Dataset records
::::::

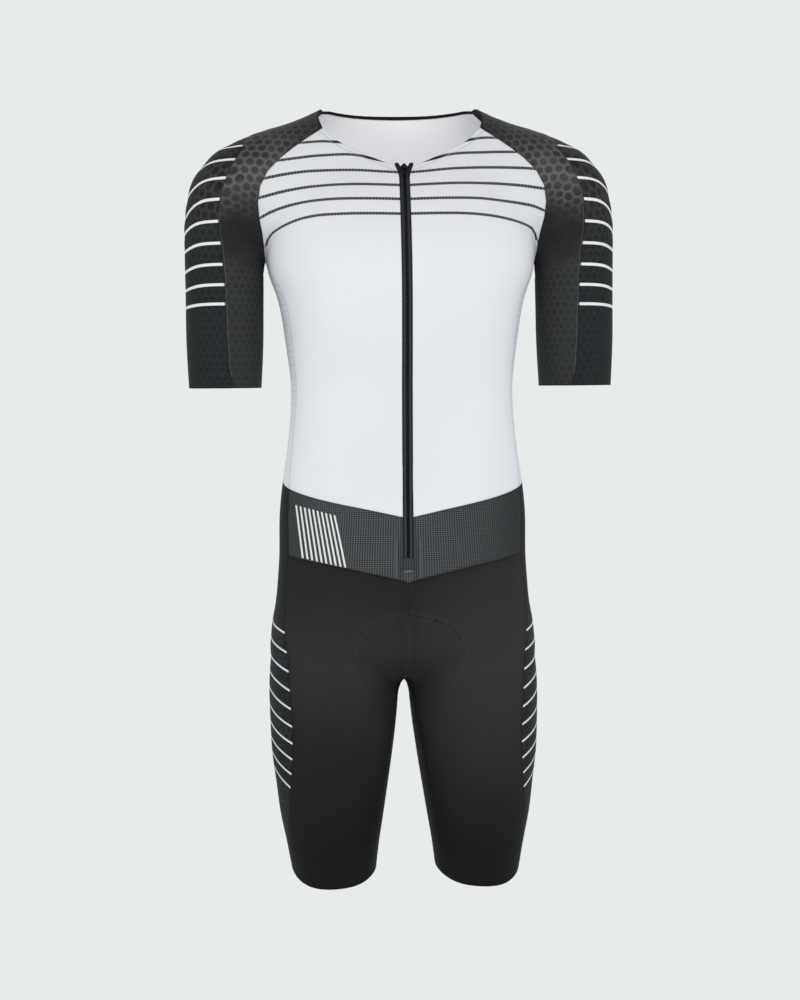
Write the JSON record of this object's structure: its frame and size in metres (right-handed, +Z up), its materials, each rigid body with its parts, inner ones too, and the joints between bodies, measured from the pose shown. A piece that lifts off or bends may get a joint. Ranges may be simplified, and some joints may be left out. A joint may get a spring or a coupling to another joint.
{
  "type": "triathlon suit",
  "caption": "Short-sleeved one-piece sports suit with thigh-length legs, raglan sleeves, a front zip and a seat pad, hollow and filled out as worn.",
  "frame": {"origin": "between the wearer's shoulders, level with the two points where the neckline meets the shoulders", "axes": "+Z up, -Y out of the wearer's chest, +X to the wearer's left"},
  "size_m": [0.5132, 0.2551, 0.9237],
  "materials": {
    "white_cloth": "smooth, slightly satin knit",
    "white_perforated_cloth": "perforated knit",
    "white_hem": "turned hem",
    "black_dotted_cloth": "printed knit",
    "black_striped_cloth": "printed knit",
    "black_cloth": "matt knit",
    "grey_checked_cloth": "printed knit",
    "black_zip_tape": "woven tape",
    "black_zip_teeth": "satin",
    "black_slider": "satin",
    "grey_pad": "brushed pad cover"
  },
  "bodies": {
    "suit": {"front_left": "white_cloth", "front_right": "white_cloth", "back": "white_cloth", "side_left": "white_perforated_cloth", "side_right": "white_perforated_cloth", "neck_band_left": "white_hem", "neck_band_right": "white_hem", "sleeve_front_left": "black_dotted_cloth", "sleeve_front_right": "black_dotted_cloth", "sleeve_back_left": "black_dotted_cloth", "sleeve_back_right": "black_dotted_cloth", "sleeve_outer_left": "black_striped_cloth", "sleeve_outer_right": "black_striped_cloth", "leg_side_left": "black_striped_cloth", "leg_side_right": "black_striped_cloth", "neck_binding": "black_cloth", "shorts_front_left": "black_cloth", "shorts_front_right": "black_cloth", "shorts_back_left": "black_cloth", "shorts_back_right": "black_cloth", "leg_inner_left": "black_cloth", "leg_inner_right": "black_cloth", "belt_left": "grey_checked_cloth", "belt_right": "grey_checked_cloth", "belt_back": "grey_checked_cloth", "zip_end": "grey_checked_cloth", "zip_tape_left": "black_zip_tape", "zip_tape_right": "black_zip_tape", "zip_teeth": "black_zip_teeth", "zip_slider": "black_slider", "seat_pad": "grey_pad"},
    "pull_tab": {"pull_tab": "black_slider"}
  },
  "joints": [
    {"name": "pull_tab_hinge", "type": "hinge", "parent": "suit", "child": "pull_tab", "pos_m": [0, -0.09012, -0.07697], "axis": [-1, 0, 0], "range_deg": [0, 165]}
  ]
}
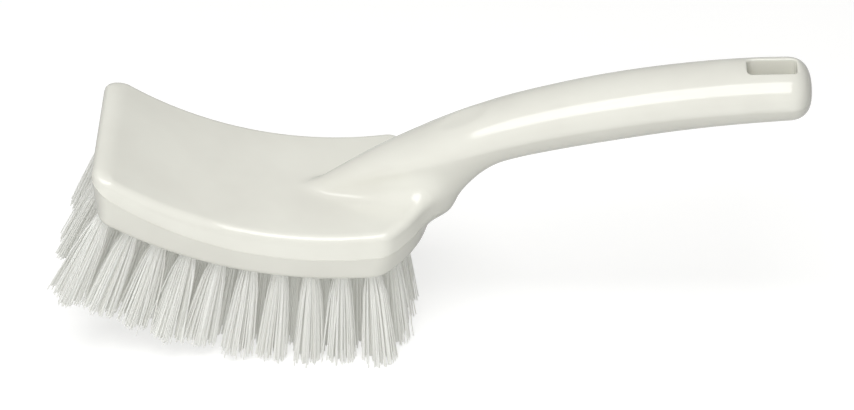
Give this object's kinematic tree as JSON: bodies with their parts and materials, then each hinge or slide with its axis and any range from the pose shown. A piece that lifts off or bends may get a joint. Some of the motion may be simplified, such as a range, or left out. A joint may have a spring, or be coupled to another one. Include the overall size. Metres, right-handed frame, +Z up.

::::::

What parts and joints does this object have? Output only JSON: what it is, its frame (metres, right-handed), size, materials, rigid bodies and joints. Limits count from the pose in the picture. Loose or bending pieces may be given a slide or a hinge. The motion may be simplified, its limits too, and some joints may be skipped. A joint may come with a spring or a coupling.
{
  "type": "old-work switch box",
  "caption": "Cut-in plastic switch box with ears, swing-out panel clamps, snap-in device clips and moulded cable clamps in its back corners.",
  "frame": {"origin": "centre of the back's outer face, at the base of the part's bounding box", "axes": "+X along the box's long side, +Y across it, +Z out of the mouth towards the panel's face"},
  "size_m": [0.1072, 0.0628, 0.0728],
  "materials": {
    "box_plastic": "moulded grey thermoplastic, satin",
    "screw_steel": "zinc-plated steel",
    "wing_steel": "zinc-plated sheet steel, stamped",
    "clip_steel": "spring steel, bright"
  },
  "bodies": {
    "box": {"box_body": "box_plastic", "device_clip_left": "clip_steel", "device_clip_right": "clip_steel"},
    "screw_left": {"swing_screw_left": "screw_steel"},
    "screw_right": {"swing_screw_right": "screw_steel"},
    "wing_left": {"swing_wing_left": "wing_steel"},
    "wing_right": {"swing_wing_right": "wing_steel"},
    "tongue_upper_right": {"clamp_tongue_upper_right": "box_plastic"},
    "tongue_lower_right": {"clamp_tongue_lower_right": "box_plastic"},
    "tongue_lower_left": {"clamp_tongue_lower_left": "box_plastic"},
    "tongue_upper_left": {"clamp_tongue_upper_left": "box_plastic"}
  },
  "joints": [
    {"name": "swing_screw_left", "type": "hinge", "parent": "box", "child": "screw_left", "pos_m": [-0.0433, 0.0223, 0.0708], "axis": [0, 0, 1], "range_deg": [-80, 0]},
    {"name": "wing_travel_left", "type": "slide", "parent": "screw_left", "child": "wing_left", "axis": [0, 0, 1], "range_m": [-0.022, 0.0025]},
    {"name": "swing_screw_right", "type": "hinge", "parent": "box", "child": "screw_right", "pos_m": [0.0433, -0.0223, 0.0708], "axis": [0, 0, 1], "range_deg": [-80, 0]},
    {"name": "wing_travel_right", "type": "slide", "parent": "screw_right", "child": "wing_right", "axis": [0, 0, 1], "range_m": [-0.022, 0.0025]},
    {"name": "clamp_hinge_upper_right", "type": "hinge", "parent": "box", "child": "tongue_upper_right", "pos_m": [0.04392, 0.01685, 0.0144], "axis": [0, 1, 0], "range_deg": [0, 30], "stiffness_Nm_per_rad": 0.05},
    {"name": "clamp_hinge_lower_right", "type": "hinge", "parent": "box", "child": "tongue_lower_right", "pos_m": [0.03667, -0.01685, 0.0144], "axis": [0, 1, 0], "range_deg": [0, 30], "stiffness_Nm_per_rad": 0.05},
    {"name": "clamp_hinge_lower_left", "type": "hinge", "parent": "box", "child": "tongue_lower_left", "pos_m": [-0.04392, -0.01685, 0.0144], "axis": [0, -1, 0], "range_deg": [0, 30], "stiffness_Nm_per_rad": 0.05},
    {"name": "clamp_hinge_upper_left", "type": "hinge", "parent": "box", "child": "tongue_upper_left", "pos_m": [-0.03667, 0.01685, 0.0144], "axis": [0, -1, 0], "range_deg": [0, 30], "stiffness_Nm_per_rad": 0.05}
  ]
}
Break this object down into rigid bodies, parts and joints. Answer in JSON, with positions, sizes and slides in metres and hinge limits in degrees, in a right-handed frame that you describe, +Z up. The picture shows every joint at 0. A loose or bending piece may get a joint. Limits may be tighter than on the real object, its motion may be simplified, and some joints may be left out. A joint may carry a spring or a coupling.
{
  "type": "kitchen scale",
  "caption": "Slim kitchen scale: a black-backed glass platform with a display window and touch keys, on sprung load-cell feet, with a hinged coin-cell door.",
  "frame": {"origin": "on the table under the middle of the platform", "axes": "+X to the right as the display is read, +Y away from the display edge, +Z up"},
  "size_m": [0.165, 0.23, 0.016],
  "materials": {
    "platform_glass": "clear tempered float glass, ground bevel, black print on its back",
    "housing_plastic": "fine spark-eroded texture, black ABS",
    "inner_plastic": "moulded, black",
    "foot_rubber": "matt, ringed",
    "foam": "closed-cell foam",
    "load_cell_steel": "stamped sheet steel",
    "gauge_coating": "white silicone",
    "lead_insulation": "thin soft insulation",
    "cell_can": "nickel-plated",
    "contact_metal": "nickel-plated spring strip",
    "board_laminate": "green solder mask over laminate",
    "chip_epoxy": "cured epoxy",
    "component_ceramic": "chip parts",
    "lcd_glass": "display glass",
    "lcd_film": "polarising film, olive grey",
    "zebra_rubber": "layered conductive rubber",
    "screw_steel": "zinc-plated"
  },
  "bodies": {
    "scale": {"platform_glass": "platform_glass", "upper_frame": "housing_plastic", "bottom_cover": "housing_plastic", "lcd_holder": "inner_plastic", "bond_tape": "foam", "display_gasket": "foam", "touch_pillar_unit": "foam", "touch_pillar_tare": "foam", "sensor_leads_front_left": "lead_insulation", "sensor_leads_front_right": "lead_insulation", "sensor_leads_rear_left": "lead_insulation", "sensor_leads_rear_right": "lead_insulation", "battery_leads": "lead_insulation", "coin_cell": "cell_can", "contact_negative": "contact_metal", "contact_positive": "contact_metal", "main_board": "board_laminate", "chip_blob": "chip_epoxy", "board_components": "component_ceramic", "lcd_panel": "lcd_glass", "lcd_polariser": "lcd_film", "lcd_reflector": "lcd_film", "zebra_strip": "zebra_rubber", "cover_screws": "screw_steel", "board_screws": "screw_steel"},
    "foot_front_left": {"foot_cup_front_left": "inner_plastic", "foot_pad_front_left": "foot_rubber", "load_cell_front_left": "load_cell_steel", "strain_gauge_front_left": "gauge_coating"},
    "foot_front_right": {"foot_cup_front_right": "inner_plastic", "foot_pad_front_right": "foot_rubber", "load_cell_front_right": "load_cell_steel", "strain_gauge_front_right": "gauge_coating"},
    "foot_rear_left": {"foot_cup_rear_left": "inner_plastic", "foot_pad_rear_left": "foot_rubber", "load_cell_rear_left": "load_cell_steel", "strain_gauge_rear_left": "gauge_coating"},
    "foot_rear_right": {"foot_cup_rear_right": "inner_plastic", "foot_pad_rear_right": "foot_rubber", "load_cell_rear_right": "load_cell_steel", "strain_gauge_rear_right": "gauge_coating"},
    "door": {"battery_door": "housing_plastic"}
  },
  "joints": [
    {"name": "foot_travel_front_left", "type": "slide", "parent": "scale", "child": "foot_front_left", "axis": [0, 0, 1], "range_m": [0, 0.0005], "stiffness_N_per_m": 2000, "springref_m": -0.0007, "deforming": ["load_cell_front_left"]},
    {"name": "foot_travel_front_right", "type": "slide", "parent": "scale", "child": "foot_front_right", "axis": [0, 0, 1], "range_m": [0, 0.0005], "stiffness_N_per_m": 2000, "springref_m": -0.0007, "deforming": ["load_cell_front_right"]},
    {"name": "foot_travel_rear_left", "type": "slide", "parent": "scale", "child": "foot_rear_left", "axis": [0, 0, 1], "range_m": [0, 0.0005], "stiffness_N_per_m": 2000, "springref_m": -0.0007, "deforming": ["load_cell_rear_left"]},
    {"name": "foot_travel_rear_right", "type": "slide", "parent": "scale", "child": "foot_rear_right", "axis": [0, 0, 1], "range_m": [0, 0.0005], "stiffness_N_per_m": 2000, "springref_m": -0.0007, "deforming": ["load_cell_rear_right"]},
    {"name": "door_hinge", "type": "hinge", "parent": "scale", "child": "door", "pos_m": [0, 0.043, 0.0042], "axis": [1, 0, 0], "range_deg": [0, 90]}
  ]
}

::::::

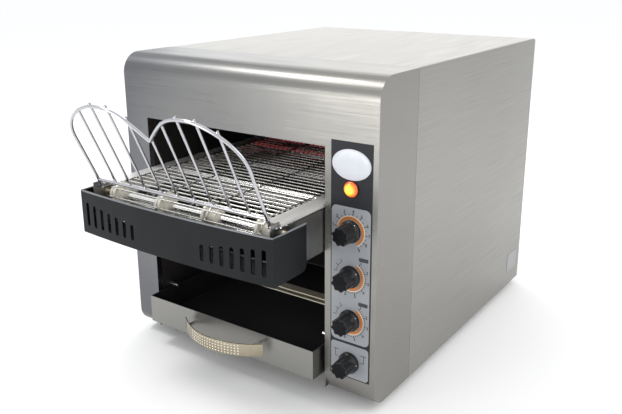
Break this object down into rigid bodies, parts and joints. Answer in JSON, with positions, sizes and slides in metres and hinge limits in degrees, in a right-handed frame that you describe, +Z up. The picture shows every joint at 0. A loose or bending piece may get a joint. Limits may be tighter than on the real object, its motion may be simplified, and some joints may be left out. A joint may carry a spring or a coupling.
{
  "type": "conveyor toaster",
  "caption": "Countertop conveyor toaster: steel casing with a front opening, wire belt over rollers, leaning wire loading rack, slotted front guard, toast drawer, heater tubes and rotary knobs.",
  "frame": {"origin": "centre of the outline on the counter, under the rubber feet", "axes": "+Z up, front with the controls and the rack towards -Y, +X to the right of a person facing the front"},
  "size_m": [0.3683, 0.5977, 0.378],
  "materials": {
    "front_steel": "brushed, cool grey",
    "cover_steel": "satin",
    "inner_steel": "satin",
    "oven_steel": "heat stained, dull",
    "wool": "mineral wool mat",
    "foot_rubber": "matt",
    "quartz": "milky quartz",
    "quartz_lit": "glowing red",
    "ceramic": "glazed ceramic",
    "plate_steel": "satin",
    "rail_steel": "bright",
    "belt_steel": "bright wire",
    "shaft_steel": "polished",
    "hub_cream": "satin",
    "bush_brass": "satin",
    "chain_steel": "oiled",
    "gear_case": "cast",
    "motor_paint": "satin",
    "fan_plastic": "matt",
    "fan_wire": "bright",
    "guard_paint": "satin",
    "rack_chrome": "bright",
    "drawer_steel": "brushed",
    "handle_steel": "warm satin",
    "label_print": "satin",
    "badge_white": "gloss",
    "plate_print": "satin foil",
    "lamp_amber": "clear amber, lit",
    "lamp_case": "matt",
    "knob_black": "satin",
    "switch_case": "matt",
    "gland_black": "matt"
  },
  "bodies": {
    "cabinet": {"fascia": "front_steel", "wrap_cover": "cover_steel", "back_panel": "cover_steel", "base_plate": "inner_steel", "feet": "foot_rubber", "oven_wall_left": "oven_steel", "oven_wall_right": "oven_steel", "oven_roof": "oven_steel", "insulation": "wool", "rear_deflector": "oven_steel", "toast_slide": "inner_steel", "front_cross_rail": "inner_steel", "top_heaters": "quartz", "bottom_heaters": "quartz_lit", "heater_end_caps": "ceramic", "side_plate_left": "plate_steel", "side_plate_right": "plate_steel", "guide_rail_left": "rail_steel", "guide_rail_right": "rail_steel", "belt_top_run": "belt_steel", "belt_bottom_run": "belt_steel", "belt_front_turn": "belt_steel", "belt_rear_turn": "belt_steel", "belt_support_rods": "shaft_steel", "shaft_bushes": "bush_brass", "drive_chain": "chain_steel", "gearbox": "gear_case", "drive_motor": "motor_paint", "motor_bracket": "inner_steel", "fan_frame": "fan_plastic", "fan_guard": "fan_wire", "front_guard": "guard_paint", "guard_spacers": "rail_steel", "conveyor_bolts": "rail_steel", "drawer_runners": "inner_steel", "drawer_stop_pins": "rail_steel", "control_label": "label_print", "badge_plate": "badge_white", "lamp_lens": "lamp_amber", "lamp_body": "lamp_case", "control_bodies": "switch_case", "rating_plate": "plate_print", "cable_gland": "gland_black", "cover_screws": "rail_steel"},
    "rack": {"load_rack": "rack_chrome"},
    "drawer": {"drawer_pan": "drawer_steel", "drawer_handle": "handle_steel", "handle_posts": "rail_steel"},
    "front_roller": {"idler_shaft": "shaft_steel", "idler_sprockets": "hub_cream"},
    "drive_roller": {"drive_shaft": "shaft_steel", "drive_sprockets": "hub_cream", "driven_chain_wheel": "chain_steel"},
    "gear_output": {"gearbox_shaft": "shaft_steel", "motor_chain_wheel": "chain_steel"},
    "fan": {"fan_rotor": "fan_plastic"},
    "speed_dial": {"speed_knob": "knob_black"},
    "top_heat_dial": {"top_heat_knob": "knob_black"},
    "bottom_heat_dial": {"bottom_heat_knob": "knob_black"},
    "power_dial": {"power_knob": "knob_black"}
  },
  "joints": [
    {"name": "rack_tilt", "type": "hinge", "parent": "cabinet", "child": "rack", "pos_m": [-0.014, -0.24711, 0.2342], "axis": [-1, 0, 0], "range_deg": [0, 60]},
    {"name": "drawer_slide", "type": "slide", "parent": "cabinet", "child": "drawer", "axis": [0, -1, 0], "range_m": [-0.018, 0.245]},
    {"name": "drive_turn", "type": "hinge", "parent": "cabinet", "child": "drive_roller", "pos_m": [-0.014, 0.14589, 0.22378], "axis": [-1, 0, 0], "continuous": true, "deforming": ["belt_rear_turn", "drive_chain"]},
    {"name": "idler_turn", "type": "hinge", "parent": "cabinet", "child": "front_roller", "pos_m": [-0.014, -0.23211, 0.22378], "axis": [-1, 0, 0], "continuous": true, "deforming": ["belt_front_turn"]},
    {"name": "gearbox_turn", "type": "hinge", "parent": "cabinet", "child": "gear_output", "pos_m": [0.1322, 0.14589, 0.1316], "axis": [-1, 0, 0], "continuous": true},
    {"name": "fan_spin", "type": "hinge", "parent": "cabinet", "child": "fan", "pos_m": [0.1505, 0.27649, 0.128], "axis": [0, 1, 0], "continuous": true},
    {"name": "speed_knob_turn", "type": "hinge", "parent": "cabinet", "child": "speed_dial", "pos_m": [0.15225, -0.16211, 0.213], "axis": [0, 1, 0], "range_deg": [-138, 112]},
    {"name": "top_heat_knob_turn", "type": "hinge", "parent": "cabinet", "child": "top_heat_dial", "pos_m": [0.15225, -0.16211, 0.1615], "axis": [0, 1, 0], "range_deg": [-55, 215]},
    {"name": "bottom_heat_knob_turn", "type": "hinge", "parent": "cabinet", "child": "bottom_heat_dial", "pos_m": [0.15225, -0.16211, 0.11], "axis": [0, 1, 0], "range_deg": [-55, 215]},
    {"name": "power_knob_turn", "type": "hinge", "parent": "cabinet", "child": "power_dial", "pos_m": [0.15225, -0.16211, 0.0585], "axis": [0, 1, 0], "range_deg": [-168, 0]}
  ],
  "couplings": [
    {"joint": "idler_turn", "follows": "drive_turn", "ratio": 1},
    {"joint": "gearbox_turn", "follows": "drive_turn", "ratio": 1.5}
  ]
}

::::::

What is required: Find the lines that include the string "shown", then copy each of them.

Result below:
Write the JSON record of this object's structure: its frame and size in metres (right-handed, +Z up), its materials, each rigid body with its parts, inner ones too, and the joints between bodies, measured from the pose shown. A piece that lifts off or bends may get a joint. Ranges may be simplified, and some joints may be left out. A joint may get a spring or a coupling to another joint.
Give this object's kinematic tree as JSON: bodies with their parts and materials, then each hinge or slide with its axis and any range from the pose shown. A piece that lifts off or bends may get a joint. Some of the motion may be simplified, such as a range, or left out. A joint may have a spring, or be coupled to another one. Include the overall size. Metres, right-handed frame, +Z up.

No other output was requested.